Whilst the themes of each week are pretty much set, the twists for the challenge are different again. I think it is very valuable to be able to think so quickly and instantly. I mean, five days to turn around a look and a performance is terrifying and some of the best stuff has come out of it.
I think we definitely need a voice like Lilly’s who is so experienced in the world of burlesque and drag. She was recently awarded the number one spot in 21st Century Burlesque UK list, and I think she was 31 in the overall world prize? She is amazing and you know… she has lived her life as a woman of colour. I think those experiences are very valuable. We are getting more and more female identified bodies, more people of colour applying with every season and I think it is important they see themselves represented on the judging panel.

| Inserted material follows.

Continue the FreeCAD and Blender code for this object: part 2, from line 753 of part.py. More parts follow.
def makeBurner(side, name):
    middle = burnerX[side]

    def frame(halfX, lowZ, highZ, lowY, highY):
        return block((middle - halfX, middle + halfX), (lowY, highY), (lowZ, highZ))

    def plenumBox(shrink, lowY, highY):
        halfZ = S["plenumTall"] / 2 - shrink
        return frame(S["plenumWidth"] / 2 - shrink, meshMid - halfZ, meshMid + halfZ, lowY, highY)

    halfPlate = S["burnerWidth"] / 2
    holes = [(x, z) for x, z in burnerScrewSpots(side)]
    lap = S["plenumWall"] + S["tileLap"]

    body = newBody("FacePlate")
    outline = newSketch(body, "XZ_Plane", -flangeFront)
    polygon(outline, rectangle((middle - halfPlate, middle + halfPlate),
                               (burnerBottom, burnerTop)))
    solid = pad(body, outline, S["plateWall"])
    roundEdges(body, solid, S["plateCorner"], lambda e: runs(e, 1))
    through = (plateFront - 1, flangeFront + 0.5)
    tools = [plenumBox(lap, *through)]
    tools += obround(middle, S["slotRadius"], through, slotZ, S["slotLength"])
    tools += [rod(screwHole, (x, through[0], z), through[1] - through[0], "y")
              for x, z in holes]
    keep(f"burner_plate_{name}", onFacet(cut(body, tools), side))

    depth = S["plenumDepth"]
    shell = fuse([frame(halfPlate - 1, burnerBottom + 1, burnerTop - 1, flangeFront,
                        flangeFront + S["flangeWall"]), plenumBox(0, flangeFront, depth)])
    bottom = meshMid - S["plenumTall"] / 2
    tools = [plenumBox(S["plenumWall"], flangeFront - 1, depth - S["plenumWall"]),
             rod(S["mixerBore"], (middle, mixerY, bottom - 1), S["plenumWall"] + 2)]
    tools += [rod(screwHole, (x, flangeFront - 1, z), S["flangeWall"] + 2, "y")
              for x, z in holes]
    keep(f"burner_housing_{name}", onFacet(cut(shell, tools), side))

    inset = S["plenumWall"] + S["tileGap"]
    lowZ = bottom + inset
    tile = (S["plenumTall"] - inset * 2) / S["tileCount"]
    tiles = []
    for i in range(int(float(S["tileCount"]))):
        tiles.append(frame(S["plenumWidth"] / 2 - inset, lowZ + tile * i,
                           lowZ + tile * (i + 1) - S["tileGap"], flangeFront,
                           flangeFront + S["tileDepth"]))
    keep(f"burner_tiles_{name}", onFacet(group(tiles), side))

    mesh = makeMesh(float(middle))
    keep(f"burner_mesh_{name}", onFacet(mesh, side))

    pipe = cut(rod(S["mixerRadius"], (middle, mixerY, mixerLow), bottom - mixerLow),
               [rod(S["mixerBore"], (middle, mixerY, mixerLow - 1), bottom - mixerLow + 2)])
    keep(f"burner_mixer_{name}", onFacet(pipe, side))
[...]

Previous winners have gone on to walk in London Fashion week, open their own Edinburgh fringe show and win Drag Idol UK. What is it that you look for in a winner in your competition?
I don’t go into the competition looking for a winner. I go into it wanting to see each contestant push and challenge themselves. I am impressed by people who have come second, third, fourth, fifth, twelfth as I am people who have won. I mean, this one called Taylor Trash even she is doing alright. Some of our biggest success stories are not the winners.
What do you hate contestants doing?
Being safe. Making mess – unless it’s absolutely integral to the piece. I always encourage people to not focus on the negatives and to learn from them. Not go “Oh I am shit at this”, and yeah, you might be, but what can you learn from that! *laughs* And it’s ok to say “I am shit at something!” Its not beneficial for people to wallow in it.
What do you love contestants doing?
Taking risks, believing in themselves. I like being surprised. We are in the 5th season and we have seen a lot but I still continue to be surprised every season. I have been in this industry for 10 years so to surprise me is quite a feat but you know, people still do it!
You can see Meth every week at Her Upstairs in Camden hosting Not Another Drag Competition every Monday until 04/06/2018 and every Friday at Her Upstairs with special guests for FML.